Intel 4, previously known as the 7nm process node, will reportedly provide upwards of a 20-percent increase in clock speed while significantly reducing power consumption. It brings an overall increase in yield due to the decreased die size. The new manufacturing process improves Intel's current Intel 7 (10nm++) process node currently powering the 12th gen Alder Lake family of CPUs and the 13th and upcoming 14th gen Raptor Lake processors.
The new manufacturing process relies on the latest extreme ultraviolet (EUV) lithography systems from ASML. The EUV systems are roughly the size of a small shipping container and support high-volume production of nodes as small as 7nm to 5nm. Its latest TWINSCAN NXE:3400C can produce upwards of 170 wafers per hour.
Intel's transition to the Intel 4 manufacturing process is a huge step forward on the company's four-year roadmap. If it can stay on pace, the company will move to the Intel 3, 20A, and 18A processes in the coming years.

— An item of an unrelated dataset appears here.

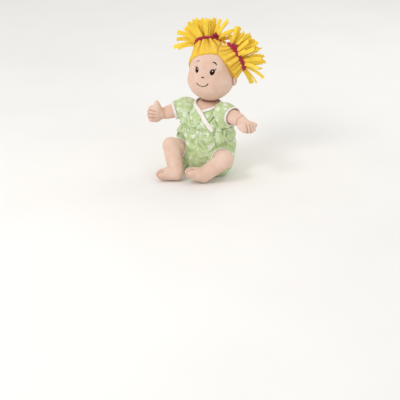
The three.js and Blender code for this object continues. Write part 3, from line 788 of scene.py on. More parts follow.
def make_cap(side):
    """One half of the felt hair, gathered into pleats at its band and sewn down along its edge."""
    axis = tie_axis(side)
    axes = frame_of(axis, (0, 0, 1))
    reach, ring = TIE["reach"][side], TIE["ring"][side]
    part_normal = unit(PARTING[1])
    part_at = PARTING[0] * part_normal[0]
    hair_normal, hair_at = unit(HAIRLINE[side][0]), HAIRLINE[side][1]
    first = math.atan2(ring - TIE["cord"][side] - 0.6, reach)
    around, steps, folds = 288, 56, 19
    slope = 0.437  # how fast the bunched felt narrows towards its band
    drawn_in = 0.16  # how far below the band's edge the felt is drawn in, as an angle at the head's centre

    def directions(turn, psi):
        """Rays from the head's centre, psi away from the tail's axis."""
        return unit(np.cos(psi)[:, None] * axis + np.sin(psi)[:, None] * spoke(axes, turn))

    def felt_radius(psi, rays):
        """The felt lies on the skull and rises in a cone to its band."""
        cone = (ring + 1 + slope * (reach - 3.4)) / (np.sin(psi) + slope * np.cos(psi))
        return smooth_max(skull_radius(rays, CAP), cone, 1.6)

    rows, painted_shade_values = [], []
    psi_all = np.linspace(first, math.radians(165), 500)
    rng = np.random.default_rng(SEED["cap"][side])
    centres = np.sort((np.arange(folds) + rng.uniform(-0.28, 0.28, folds)) / folds * 2 * math.pi)
    depths = rng.uniform(0.55, 1.0, folds)
    reaches = rng.uniform(0.35, 1.0, folds)
    for turn in turns(around):
        rays = directions(turn, psi_all)
        p = rays * felt_radius(psi_all, rays)[:, None]
        inside = (p @ hair_normal > hair_at + 0.3) & ((p @ part_normal - part_at) * SIDES[side] > 0.15)
        stop = int(np.argmax(~inside)) if (~inside).any() else len(psi_all) - 1
        last = psi_all[max(stop, 4)]
        psi = first + (last - first) * np.linspace(0, 1, steps) ** 1.15
        rays = directions(turn, psi)
        radius = felt_radius(psi, rays)
        radius = np.where(psi < first + drawn_in, radius - 2.2 * (1 - (psi - first) / drawn_in), radius)
        # millimetres from the band and to the edge
        arc = (psi - first) * 52
        left = np.maximum((last - psi) * 50, 0)
        away = np.abs(wrapped(turn - centres))
        crease_and_painted_shade = np.zeros(steps)
        for gap, depth, long in zip(away, depths, reaches):
            wide = 0.05 + 0.035 * arc / 40
            fade = np.exp(-(arc / (34 * long + 10)) ** 2)
            crease_and_painted_shade = np.maximum(crease_and_painted_shade, depth * np.exp(-(gap / wide) ** 2 * 0.5) * fade)
        radius = radius + 1.6 * np.exp(-(arc / 30) ** 2) - 3.6 * crease_and_painted_shade
        radius = radius - 2.6 * np.exp(-left / 1.8)
        rows.append(rays * radius[:, None])
        # painted shade in the pleats' valleys and along the edge
        painted_shade_values.append(np.maximum(crease_and_painted_shade, 0.65 * np.exp(-left / 1.4)))
    painted_shade_values = np.array(painted_shade_values).T
    local = np.array(rows).transpose(1, 0, 2).reshape(-1, 3)
    local = local + unit(local) * (0.3 * noise(local, 9, 8) + 0.15 * noise(local, 3.5, 9))[:, None]
    local = bulged(local, side)
    # the edge is turned under, down onto the head
    edge = local[-around:]
    sewn = unit(edge) * skull_radius(unit(edge), -1.2)[:, None]
    hem = [edge + (sewn - edge) * t for t in (0.25, 0.5, 0.75, 1.0)]
    local = np.concatenate([local, *hem])
    # painted shade on the turned-under hem
    painted_shade_values = np.concatenate([painted_shade_values, np.full((len(hem), around), 0.65)])
    _, faces = grid(local.reshape(-1, around, 3))
    obj = away_from(HEAD_AT, new_object(f"hair_cap_{side}_felt", in_head(local), faces, HAIR))
    tint(obj, painted_shade_values.ravel())
    applied(obj, "SOLIDIFY", thickness=FELT * MM, offset=-1.0, use_rim=True)
    fitted(obj, "head", [f"hair_cap_{side}"])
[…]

The new capability will undoubtedly help Intel gain ground in the already competitive, sometimes contentious, semiconductor race. Earlier this year, Intel argued that US companies should be eligible for higher CHIPS Act subsidies than those owned by foreign companies such as TSMC. The Taiwanese chip giant asserted that allocating grants based on a company's registered headquarters location was an inefficient and inaccurate distribution method. Both manufacturers were later hushed by Commerce Secretary Gina Raimondo, stating that the program's focus was strengthening national security and not to boost struggling chipmakers.